[Entries with model source code]
--
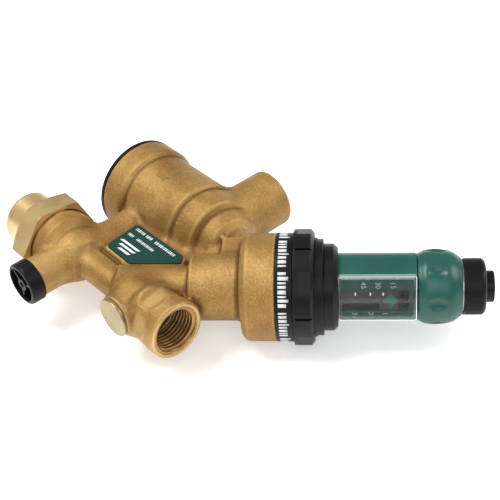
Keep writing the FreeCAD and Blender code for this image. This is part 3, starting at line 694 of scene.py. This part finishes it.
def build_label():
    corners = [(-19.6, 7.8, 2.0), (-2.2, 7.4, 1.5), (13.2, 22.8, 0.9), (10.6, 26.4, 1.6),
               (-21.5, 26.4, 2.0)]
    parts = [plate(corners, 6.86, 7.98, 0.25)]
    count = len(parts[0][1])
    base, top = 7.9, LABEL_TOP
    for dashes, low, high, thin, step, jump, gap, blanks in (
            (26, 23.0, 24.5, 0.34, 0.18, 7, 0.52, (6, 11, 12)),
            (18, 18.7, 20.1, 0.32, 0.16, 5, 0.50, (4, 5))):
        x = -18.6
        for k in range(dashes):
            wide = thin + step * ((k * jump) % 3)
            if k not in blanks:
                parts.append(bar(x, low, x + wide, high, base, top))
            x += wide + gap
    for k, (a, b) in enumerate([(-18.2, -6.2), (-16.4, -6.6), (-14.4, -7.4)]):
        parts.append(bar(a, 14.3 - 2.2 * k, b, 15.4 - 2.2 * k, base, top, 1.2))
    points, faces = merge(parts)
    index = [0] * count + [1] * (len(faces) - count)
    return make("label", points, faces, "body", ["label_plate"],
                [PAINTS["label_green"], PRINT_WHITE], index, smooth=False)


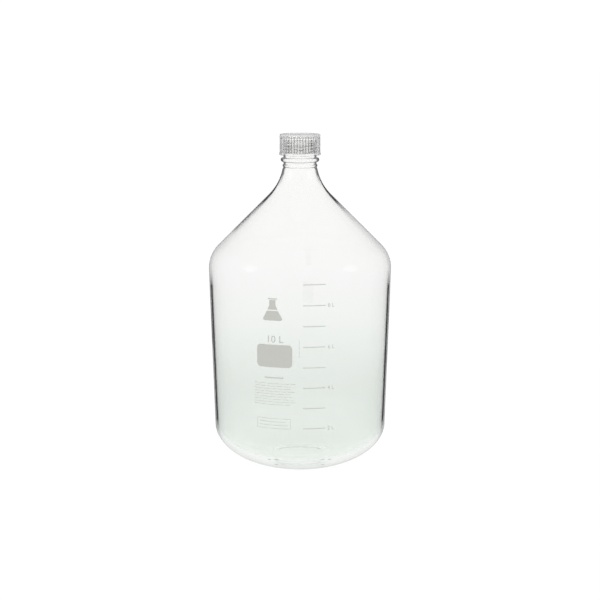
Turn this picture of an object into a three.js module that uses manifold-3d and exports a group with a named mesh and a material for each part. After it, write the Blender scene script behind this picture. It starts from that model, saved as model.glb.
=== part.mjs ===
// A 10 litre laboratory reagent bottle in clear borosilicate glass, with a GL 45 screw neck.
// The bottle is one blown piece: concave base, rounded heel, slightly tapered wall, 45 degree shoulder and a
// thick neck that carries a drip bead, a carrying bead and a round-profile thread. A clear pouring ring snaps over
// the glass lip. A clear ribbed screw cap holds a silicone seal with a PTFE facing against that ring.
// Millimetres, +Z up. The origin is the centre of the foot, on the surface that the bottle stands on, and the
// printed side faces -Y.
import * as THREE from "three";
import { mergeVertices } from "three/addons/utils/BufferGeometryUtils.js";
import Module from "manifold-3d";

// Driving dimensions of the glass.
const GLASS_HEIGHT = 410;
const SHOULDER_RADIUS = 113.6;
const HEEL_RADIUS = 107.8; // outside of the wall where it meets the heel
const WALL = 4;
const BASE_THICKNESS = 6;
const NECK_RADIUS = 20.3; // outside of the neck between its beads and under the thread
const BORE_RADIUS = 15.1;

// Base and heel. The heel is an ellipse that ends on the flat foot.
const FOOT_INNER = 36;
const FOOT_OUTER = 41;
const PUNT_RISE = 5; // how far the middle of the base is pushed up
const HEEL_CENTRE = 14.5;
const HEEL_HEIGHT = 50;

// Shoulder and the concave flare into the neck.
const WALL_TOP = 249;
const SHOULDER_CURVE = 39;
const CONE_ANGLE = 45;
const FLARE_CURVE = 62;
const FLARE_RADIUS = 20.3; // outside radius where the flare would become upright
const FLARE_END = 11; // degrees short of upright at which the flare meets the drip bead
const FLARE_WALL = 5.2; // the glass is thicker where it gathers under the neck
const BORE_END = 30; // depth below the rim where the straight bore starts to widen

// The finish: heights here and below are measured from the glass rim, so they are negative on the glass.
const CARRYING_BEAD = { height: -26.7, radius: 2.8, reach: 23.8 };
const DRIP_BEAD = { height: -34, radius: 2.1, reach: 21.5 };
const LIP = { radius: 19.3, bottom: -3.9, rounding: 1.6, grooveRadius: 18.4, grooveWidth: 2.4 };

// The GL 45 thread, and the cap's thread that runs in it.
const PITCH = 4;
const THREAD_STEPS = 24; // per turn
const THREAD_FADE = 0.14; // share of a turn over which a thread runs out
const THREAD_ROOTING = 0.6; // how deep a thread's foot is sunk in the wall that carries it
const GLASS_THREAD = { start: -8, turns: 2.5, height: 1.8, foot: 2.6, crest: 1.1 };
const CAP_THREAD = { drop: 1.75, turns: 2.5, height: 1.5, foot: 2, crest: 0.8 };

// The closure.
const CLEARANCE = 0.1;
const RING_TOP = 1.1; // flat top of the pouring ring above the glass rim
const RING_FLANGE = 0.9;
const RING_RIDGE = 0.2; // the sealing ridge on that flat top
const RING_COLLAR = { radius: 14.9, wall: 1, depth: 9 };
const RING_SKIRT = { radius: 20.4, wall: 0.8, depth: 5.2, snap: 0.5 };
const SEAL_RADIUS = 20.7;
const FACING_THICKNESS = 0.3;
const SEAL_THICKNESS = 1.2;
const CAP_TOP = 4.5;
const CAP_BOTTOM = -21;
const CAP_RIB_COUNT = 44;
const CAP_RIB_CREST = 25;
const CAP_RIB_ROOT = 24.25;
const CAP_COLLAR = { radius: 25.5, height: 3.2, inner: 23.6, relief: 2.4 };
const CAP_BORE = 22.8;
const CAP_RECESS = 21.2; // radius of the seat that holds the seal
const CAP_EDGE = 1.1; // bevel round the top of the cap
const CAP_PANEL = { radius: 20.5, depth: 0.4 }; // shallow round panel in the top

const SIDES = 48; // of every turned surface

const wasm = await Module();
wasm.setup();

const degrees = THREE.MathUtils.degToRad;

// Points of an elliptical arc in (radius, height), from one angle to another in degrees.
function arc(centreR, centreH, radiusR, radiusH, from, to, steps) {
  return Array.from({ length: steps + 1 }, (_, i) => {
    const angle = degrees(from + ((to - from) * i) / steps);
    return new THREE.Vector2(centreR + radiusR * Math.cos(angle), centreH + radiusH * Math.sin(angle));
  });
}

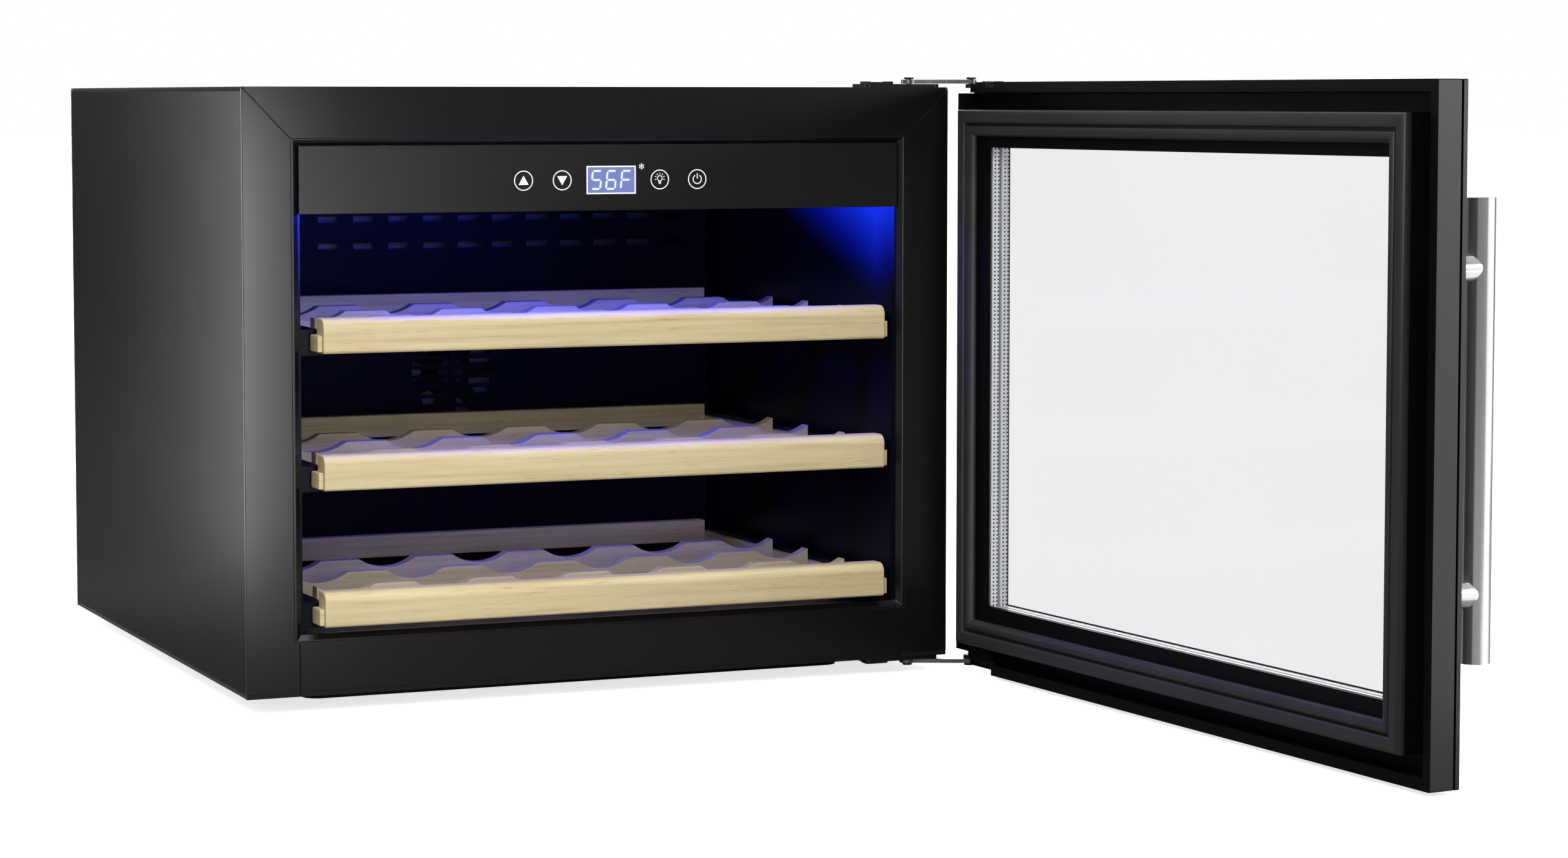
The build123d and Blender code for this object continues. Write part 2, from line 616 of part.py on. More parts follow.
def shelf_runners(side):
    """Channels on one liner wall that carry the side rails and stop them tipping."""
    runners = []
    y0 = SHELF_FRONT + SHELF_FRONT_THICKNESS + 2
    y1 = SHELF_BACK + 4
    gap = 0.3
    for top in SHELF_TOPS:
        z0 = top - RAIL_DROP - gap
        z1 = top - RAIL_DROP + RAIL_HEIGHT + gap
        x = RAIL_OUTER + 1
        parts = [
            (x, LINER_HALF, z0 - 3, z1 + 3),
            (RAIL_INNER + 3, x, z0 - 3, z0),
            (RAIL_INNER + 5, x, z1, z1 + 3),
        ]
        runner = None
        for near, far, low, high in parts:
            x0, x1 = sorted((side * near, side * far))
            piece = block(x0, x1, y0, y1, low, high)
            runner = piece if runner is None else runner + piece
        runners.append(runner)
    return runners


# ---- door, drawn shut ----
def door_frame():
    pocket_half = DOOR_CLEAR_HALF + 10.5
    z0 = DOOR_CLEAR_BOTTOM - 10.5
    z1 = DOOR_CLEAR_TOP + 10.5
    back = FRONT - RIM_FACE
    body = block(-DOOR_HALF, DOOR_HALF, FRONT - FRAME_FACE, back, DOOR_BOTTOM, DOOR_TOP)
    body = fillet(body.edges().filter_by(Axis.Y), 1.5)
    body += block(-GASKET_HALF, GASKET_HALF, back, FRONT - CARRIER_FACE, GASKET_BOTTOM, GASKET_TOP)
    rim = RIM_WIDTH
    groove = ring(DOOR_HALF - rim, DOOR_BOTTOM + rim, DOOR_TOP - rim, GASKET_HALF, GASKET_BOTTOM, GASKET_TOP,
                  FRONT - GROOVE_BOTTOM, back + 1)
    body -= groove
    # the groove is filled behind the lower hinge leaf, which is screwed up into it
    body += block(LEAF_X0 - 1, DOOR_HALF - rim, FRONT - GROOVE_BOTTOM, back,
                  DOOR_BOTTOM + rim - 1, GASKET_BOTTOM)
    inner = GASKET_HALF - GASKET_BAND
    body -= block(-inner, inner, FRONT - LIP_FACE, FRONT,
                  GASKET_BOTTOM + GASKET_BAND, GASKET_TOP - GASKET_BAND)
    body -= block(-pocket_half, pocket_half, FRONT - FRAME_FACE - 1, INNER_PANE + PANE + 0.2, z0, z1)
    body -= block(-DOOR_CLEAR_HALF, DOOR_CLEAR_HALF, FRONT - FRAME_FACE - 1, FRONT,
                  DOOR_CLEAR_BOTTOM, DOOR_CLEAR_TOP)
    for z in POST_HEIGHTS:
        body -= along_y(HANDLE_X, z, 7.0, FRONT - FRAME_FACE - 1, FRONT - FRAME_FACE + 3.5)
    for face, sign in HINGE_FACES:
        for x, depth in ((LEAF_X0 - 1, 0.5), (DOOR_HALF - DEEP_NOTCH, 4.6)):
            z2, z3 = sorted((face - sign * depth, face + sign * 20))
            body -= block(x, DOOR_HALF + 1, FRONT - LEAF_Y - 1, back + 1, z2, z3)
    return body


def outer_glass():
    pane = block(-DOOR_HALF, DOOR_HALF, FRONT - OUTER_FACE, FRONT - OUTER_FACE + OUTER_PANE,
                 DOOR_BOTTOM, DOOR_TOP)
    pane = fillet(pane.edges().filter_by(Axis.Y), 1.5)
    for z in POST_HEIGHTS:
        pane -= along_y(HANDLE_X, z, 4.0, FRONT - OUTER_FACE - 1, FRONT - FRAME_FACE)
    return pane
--
- [Problem description]:
Exactly the lines from the line that has "Turn this picture" through the line that has "const HEEL_HEIGHT = 50;" are to be repeated, both included, with nothing added.

- [Exercise solution]:
Turn this picture of an object into a three.js module that uses manifold-3d and exports a group with a named mesh and a material for each part. After it, write the Blender scene script behind this picture. It starts from that model, saved as model.glb.
=== part.mjs ===
// A 10 litre laboratory reagent bottle in clear borosilicate glass, with a GL 45 screw neck.
// The bottle is one blown piece: concave base, rounded heel, slightly tapered wall, 45 degree shoulder and a
// thick neck that carries a drip bead, a carrying bead and a round-profile thread. A clear pouring ring snaps over
// the glass lip. A clear ribbed screw cap holds a silicone seal with a PTFE facing against that ring.
// Millimetres, +Z up. The origin is the centre of the foot, on the surface that the bottle stands on, and the
// printed side faces -Y.
import * as THREE from "three";
import { mergeVertices } from "three/addons/utils/BufferGeometryUtils.js";
import Module from "manifold-3d";

// Driving dimensions of the glass.
const GLASS_HEIGHT = 410;
const SHOULDER_RADIUS = 113.6;
const HEEL_RADIUS = 107.8; // outside of the wall where it meets the heel
const WALL = 4;
const BASE_THICKNESS = 6;
const NECK_RADIUS = 20.3; // outside of the neck between its beads and under the thread
const BORE_RADIUS = 15.1;

// Base and heel. The heel is an ellipse that ends on the flat foot.
const FOOT_INNER = 36;
const FOOT_OUTER = 41;
const PUNT_RISE = 5; // how far the middle of the base is pushed up
const HEEL_CENTRE = 14.5;
const HEEL_HEIGHT = 50;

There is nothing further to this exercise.